5)  Peter Johnston not only focuses on how words affect our students, but also actions and thought processes.  This books takes the reader full circle to consider what we want our students to be in the world, and what we are doing during their short time with us to either build or collapse that vision.

“…making major change in our language is difficult without having other supports in place.  Most important, unless what the children are doing in school is meaningful, that is, relevant to their immediate lives and goals, they will easily help us shift back to unproductive language.  As Vygotsky pointed out, meaningfulness is what makes it possible for children to interact in productive ways, and to be in control of their learning, integrating connections among their thinking, acting, and feeling.”–Peter Johnston

When we develop literate children–that is effective readers, writers, speakers, and listeners–we develop a community of thinkers, not only in the ways of which they see the world but also in the ways of which they see themselves.  These are the steps to a society that honors humanity, honors individuals, and honors the conversations that bring diverse groups of people to the same table.  How are your words impacting that movement, that vision?  Pick up this book to take a closer look at that intimately personal question for each of us.

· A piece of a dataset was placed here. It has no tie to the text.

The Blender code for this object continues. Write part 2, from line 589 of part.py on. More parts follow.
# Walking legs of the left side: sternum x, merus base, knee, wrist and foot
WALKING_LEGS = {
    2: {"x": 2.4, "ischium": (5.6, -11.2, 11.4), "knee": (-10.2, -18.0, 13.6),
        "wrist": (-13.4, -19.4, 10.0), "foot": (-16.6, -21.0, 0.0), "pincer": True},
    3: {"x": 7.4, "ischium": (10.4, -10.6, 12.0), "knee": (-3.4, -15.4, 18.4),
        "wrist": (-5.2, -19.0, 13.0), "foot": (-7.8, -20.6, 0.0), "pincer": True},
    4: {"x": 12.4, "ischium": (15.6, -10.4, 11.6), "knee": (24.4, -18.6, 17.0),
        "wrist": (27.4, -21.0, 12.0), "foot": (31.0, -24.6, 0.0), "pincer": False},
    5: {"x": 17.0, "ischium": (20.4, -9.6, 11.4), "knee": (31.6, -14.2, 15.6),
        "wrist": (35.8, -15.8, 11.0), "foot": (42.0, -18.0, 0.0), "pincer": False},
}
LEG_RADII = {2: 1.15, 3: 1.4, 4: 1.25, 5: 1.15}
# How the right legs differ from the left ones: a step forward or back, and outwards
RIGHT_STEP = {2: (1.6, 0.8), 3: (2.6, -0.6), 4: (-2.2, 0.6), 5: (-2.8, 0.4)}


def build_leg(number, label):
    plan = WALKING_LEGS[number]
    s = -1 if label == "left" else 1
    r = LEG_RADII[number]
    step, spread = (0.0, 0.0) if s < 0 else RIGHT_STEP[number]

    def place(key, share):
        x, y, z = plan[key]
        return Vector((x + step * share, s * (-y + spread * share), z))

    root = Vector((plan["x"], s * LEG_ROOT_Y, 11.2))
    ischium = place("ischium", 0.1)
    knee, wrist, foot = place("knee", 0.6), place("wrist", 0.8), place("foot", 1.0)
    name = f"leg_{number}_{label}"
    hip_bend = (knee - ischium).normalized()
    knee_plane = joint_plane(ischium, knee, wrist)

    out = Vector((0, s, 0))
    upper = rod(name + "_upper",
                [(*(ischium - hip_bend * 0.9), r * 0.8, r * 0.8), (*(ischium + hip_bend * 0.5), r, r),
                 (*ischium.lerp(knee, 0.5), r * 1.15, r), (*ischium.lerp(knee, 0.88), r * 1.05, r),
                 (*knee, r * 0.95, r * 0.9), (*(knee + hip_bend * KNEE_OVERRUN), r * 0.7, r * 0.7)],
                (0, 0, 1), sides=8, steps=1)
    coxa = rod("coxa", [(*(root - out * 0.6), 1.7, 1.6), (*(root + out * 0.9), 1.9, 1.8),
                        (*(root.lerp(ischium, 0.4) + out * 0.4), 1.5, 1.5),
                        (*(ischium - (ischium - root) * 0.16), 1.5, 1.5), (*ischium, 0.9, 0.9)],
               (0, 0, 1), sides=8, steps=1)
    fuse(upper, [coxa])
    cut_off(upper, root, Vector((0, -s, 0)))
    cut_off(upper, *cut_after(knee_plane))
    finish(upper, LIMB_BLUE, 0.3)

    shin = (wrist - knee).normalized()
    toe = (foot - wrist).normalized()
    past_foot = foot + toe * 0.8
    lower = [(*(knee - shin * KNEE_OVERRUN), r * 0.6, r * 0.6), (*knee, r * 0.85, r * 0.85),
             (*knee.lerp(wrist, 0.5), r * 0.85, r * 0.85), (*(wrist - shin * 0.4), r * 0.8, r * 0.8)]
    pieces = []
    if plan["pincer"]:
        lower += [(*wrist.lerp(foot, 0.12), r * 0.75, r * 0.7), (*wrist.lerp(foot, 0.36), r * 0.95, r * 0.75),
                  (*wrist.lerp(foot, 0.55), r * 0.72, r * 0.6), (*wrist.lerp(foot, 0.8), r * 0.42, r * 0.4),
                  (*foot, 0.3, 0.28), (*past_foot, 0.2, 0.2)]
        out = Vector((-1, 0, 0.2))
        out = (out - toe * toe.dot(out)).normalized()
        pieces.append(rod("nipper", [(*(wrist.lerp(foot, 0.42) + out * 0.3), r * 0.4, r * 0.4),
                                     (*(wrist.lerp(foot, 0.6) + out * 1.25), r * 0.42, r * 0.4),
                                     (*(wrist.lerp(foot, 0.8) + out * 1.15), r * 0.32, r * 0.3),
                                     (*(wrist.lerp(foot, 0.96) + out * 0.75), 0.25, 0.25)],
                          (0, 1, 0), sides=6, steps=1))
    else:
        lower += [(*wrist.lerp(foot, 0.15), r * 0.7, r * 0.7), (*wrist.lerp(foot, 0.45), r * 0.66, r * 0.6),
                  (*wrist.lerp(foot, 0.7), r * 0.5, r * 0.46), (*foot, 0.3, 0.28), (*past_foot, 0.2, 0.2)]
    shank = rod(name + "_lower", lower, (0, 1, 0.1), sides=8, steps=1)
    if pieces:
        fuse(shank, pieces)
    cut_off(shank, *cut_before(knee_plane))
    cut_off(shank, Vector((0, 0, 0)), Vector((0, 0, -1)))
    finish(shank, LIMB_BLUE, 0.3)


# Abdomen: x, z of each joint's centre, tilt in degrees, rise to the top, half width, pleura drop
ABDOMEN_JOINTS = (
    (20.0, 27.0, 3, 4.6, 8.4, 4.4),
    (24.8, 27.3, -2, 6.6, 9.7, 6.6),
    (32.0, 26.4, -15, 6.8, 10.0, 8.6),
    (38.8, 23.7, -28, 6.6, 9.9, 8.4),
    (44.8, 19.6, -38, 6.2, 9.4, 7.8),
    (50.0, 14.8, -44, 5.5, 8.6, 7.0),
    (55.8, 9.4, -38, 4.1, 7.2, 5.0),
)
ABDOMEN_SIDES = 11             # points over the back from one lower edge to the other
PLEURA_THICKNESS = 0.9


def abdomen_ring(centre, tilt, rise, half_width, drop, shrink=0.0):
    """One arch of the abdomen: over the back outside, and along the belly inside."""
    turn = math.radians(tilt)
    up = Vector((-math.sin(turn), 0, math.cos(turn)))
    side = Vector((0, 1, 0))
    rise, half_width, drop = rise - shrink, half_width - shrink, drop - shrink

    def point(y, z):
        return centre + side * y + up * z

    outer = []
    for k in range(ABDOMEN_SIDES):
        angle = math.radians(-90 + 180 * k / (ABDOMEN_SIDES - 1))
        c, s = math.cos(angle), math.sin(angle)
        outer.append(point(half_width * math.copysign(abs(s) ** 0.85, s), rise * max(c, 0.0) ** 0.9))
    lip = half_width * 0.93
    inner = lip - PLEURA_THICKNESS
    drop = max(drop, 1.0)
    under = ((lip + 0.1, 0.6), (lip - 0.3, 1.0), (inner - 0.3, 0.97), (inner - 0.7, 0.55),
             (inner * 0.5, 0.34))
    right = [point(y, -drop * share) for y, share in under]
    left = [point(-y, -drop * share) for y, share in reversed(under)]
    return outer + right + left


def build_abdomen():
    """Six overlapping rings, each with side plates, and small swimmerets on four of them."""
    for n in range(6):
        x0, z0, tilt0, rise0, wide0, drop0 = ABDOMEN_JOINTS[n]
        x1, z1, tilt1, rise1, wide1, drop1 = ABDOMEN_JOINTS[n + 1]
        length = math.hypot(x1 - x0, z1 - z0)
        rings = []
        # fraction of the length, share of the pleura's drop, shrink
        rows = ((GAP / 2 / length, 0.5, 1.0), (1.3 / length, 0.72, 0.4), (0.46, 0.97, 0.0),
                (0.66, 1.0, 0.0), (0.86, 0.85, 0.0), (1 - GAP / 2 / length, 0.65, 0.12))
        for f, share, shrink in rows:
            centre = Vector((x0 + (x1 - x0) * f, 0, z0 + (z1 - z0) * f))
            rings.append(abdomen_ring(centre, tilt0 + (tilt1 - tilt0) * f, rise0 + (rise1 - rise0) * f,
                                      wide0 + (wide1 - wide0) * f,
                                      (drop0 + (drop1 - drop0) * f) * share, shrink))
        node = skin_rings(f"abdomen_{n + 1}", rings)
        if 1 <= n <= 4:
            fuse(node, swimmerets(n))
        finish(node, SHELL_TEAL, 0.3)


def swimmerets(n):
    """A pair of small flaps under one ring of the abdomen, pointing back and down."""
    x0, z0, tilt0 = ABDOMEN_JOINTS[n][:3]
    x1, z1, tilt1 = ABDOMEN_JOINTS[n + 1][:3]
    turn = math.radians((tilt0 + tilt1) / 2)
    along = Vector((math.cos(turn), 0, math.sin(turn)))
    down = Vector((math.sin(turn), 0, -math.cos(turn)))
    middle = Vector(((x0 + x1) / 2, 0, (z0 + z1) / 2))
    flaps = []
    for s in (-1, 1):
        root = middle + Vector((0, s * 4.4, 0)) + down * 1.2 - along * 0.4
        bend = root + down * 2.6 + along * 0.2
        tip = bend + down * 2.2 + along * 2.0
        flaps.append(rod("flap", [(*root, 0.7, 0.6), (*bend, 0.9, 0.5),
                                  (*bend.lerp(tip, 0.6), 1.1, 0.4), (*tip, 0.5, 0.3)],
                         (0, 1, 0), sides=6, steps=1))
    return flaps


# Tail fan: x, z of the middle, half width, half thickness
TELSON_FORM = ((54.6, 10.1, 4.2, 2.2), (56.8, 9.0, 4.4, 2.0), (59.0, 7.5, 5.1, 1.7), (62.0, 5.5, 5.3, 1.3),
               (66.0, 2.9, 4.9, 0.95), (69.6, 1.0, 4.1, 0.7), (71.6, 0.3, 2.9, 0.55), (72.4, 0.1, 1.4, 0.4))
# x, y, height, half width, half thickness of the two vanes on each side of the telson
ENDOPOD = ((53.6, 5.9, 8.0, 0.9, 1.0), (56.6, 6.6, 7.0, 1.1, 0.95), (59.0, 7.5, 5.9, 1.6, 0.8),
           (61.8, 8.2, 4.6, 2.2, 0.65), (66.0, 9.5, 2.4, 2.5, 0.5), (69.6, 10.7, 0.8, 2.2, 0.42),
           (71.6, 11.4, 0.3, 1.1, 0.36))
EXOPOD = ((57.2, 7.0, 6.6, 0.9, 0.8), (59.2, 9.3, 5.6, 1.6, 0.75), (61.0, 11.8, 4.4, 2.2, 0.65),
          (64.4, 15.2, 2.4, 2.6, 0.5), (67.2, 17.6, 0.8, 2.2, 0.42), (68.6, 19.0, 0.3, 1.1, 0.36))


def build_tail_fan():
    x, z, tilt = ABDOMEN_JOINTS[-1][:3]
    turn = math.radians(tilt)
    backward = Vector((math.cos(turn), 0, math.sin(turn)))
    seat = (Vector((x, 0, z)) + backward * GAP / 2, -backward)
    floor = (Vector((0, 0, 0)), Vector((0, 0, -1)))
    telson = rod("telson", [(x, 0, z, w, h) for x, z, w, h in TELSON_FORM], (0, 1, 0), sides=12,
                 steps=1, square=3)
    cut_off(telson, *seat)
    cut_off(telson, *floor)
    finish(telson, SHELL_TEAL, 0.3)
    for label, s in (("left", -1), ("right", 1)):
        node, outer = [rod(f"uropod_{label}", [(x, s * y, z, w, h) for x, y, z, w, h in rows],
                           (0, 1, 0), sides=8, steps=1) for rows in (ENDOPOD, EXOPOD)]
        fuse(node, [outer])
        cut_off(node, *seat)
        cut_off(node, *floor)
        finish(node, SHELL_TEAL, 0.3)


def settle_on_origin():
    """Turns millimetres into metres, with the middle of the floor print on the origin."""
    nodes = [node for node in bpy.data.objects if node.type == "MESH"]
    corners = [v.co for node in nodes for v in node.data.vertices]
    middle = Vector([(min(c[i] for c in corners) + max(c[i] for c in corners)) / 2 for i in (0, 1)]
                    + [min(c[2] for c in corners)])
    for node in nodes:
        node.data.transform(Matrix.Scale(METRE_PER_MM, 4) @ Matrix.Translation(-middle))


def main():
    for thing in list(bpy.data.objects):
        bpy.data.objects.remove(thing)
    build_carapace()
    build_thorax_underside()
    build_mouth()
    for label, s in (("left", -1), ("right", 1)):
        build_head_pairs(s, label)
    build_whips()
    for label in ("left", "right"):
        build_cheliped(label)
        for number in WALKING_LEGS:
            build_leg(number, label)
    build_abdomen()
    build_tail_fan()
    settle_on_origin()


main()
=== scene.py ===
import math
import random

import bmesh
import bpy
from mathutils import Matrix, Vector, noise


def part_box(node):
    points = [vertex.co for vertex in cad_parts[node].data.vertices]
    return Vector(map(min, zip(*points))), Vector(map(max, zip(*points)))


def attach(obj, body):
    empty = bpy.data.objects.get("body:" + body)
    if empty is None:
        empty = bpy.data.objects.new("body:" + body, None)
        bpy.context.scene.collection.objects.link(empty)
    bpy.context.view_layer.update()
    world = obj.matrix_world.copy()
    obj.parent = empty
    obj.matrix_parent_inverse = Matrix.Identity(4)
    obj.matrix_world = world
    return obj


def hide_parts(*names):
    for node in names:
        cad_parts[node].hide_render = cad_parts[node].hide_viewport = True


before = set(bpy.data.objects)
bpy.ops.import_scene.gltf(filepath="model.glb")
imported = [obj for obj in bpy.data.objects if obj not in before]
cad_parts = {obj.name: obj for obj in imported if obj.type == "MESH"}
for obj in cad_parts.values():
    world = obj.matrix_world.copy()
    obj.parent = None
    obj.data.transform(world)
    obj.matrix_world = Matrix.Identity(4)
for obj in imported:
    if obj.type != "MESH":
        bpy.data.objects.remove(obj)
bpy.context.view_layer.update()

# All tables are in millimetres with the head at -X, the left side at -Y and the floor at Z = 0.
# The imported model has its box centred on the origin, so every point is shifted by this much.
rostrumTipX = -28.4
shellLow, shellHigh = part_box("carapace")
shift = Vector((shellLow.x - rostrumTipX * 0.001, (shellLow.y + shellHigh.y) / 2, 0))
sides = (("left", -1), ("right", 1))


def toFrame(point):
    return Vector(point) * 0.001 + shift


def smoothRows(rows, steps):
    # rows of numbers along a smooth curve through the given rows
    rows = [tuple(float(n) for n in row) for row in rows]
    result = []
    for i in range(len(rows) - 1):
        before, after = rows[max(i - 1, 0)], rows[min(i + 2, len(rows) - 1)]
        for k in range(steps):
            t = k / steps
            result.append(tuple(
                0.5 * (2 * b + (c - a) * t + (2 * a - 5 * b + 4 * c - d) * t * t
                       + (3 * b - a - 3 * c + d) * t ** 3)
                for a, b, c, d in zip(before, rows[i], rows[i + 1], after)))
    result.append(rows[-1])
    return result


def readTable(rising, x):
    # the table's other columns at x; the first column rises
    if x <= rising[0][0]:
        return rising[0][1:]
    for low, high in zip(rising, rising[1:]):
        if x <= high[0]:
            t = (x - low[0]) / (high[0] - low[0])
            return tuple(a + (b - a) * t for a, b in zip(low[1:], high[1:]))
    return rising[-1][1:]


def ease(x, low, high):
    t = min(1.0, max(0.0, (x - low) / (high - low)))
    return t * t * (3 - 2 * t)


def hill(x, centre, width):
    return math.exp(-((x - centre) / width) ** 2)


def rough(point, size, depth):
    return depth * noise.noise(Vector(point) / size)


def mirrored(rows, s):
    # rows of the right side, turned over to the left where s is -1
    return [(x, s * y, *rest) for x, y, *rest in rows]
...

Need to Refocus the Energy in Your Classroom? Try this!

One Little Word project:

This is another great blog to follow and I just came across this post of theirs, and loved the idea. While this class chose to use the “One Little Word” project as a form of a New Year’s resolution, I thought it could also be a powerful tool for goal-setting.  In thinking about how to make goal-setting visible for kids, how powerful would these images be on your goal board for ELA or Math or behavioral skills or whatever the push may be in your room?  Therefore, students not only see the goals they have set before them but also their reasons and drive for reaching them.  Powerful visual learning and motivation!

My First Twitter Chat was a SUCCESS!

Call me archaic.  Call me old-school.  Call me “not with the times.”  All of these statements are true to some extent.  But, I am trying and my goal this year is to become a stronger Twitter patron, and last night I took my first step.  I joined the fast and furious world of Twitter Chats, and in a word it was exhilarating.  No, really.  Not exaggerating.  But I’m also a nerd.

There were so many ideas being thrown about regarding topics that energized me, and I could not get enough.  I was eating it up and “favorite”-ing, tagging, and archiving at pace this archaic gal didn’t know she had.  Below I share with you my favorites, tags, and archives:

Two Writing Teachers Blog  If you don’t follow it, START NOW!

Slice of Life: Weekly student challenge to describe daily events with as much realism as possible.  Easy entry into writing for our students who resist it.  Find out more at the link below!

Aim Higher Chat Series Links:  Below are the links to all the topics that were discussed on Twitter throughout the past week.  Really great topics!  If you look at the end of the URL you can see them.

Conferring Documents/Ideas:

Behavioral Writing Tool
Tool to observe student behaviors when writing

Checklist Ideas:

Mid-Year Assessments: A big topic last night was mid-year assessments.  I love this idea.  We often assess around the genre, but when we look at the big picture our students should be transferring all we have taught them across genres.  When do we assess that?  Generally, we don’t.  The PDF below gives a student document for them to self-evaluate.  In giving an assessment, any type of authentic prompt writing will suffice.

Student Self-Evaluation:

Two Ideas I Loved:

* Seminars: This can be a creative way to set goals in your classroom.  As you come to the end of a genre in reading and/or writing, think about the big goals or standards that students are still not getting.  Then pull the group of students together who have mastered that concept.  These groups can hold “seminars” during composing time for other students to sign-up and attend based on their goal to foster an environment of learning from their peers.  An EdCamp so-to-speak, but around student goals!  How cool!

Other goal-setting ideas in pictures below:

Tripod Writing Goals
Making student writing goals visible by placing them at their work station or desk grouping.
Writing Goals Chart
Using pocket chart to write class goals and putting students’ names next to the one they are working on.

*Across Class WritingPartners:  The idea behind this is that students from other classes are partnered up to look at each other’s work and provide feedback and ideas.  As teachers, we often trade the on-demand pieces in order to remove bias from grading, but how often do we allow our students to talk to others about their work outside of their own classroom too?  Getting a chance to hear another’s view of your work who is not in the same classroom, with all the background knowledge of what is going on with that piece can provide students with a new, enlightened frame of mind.

I know there is a TON of information here, but hopefully I have organized it in a way that you can pick and choose what you like and/or need.  All of this came from just one hour of “chatting.”  Incredible.  Want to talk about PD that flies!?!?  Here it is!